:: Requirement ::
Give the data below again, word for word.
------------------------------------
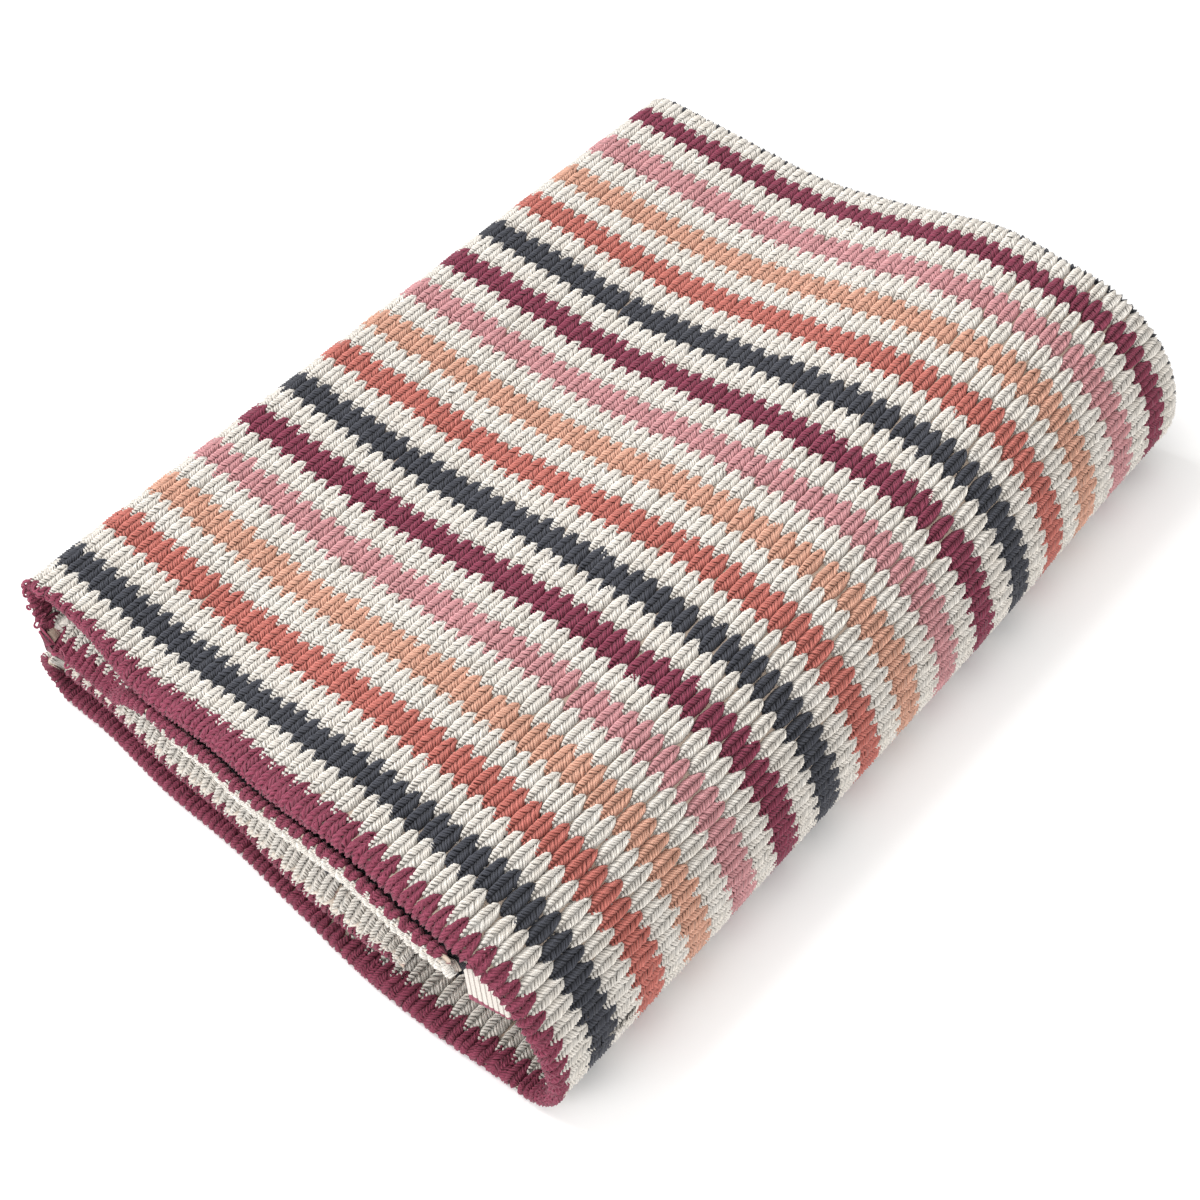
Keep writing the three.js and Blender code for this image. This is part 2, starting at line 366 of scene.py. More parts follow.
def grid_mesh(name, body, place_in_grid):
    """The finished bmesh as a mesh, without the corners' places in the grid."""
    mesh = bpy.data.meshes.new(name)
    body.verts.layers.int.remove(place_in_grid)
    body.to_mesh(mesh)
    body.free()
    return mesh


# Colours, from the near edge inwards; every other band is cream
CREAM = (0.90, 0.83, 0.74)
BURGUNDY = (0.28, 0.056, 0.100)
NAVY = (0.073, 0.077, 0.094)
CORAL = (0.60, 0.20, 0.165)
PEACH = (0.74, 0.42, 0.31)
PINK = (0.67, 0.34, 0.355)
BAND_COLOURS = ["burgundy", "cream", "navy", "cream", "coral", "cream", "peach", "cream", "pink", "cream"]
YARNS = {"cream": CREAM, "burgundy": BURGUNDY, "navy": NAVY, "coral": CORAL, "peach": PEACH, "pink": PINK}
# Painted shade: the cream of the cloth under the stitches, darkened as if in shade between the leaves
PAINTED_SHADE_GROUND = (0.52, 0.42, 0.34)
# Painted shade: the near black that darkens the grooves between the drawn stitches of the bare cloth
PAINTED_GROOVE_SHADE = (0.03, 0.02, 0.02)

# How matt and soft the surfaces are
ROUGHNESS = 0.95
SPECULAR = 0.15
SHEEN = 0.15
SHEEN_ROUGHNESS = 0.5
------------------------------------
:: Task result ::
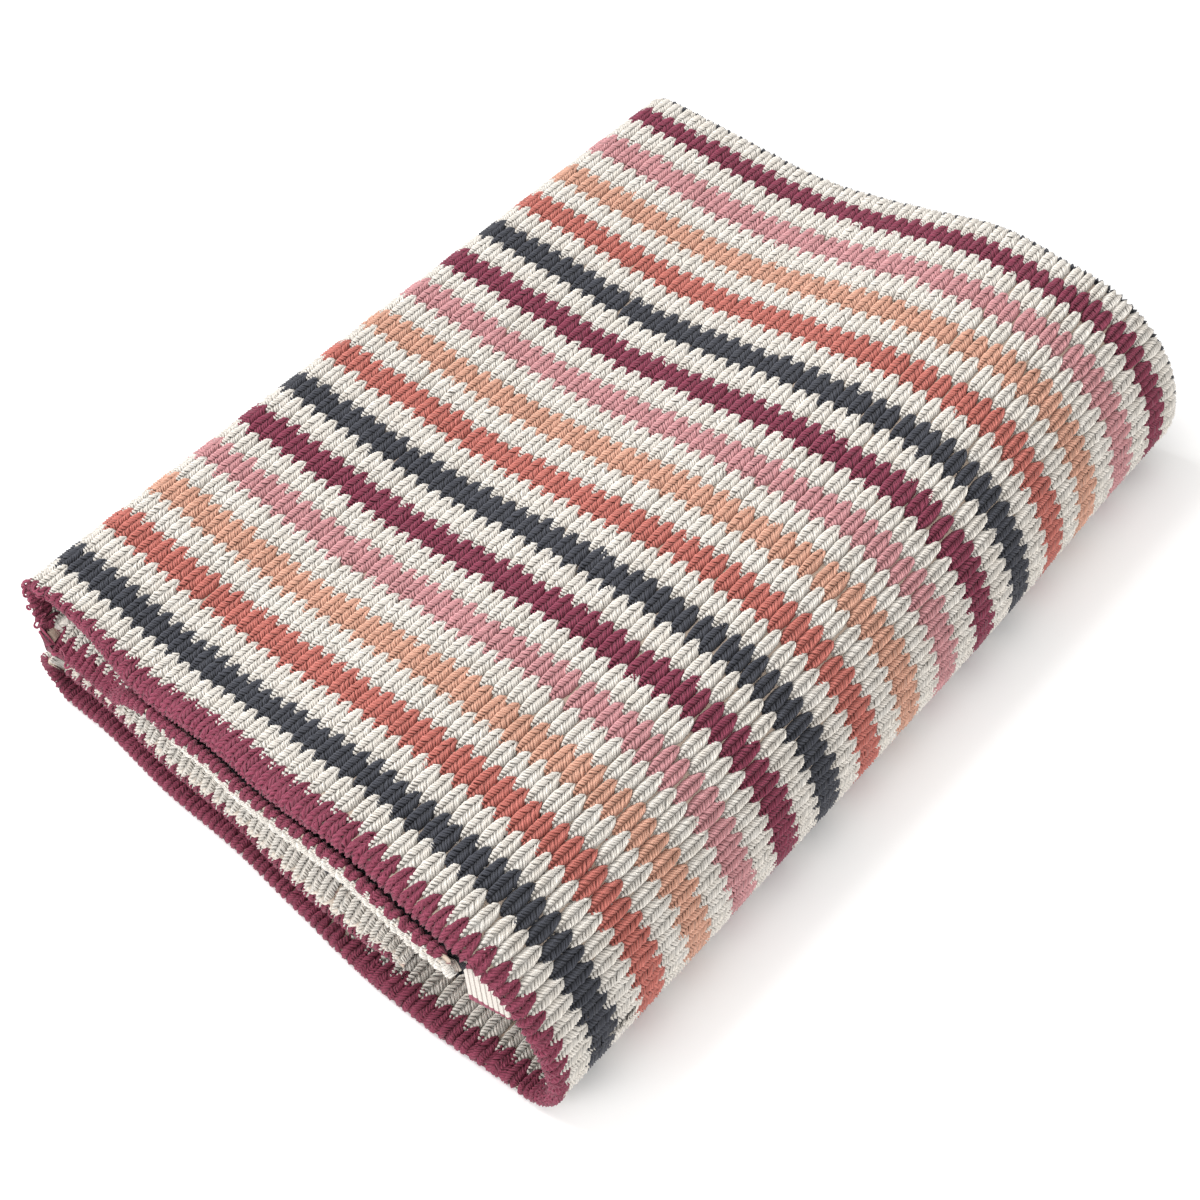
Keep writing the three.js and Blender code for this image. This is part 2, starting at line 366 of scene.py. More parts follow.
def grid_mesh(name, body, place_in_grid):
    """The finished bmesh as a mesh, without the corners' places in the grid."""
    mesh = bpy.data.meshes.new(name)
    body.verts.layers.int.remove(place_in_grid)
    body.to_mesh(mesh)
    body.free()
    return mesh


# Colours, from the near edge inwards; every other band is cream
CREAM = (0.90, 0.83, 0.74)
BURGUNDY = (0.28, 0.056, 0.100)
NAVY = (0.073, 0.077, 0.094)
CORAL = (0.60, 0.20, 0.165)
PEACH = (0.74, 0.42, 0.31)
PINK = (0.67, 0.34, 0.355)
BAND_COLOURS = ["burgundy", "cream", "navy", "cream", "coral", "cream", "peach", "cream", "pink", "cream"]
YARNS = {"cream": CREAM, "burgundy": BURGUNDY, "navy": NAVY, "coral": CORAL, "peach": PEACH, "pink": PINK}
# Painted shade: the cream of the cloth under the stitches, darkened as if in shade between the leaves
PAINTED_SHADE_GROUND = (0.52, 0.42, 0.34)
# Painted shade: the near black that darkens the grooves between the drawn stitches of the bare cloth
PAINTED_GROOVE_SHADE = (0.03, 0.02, 0.02)

# How matt and soft the surfaces are
ROUGHNESS = 0.95
SPECULAR = 0.15
SHEEN = 0.15
SHEEN_ROUGHNESS = 0.5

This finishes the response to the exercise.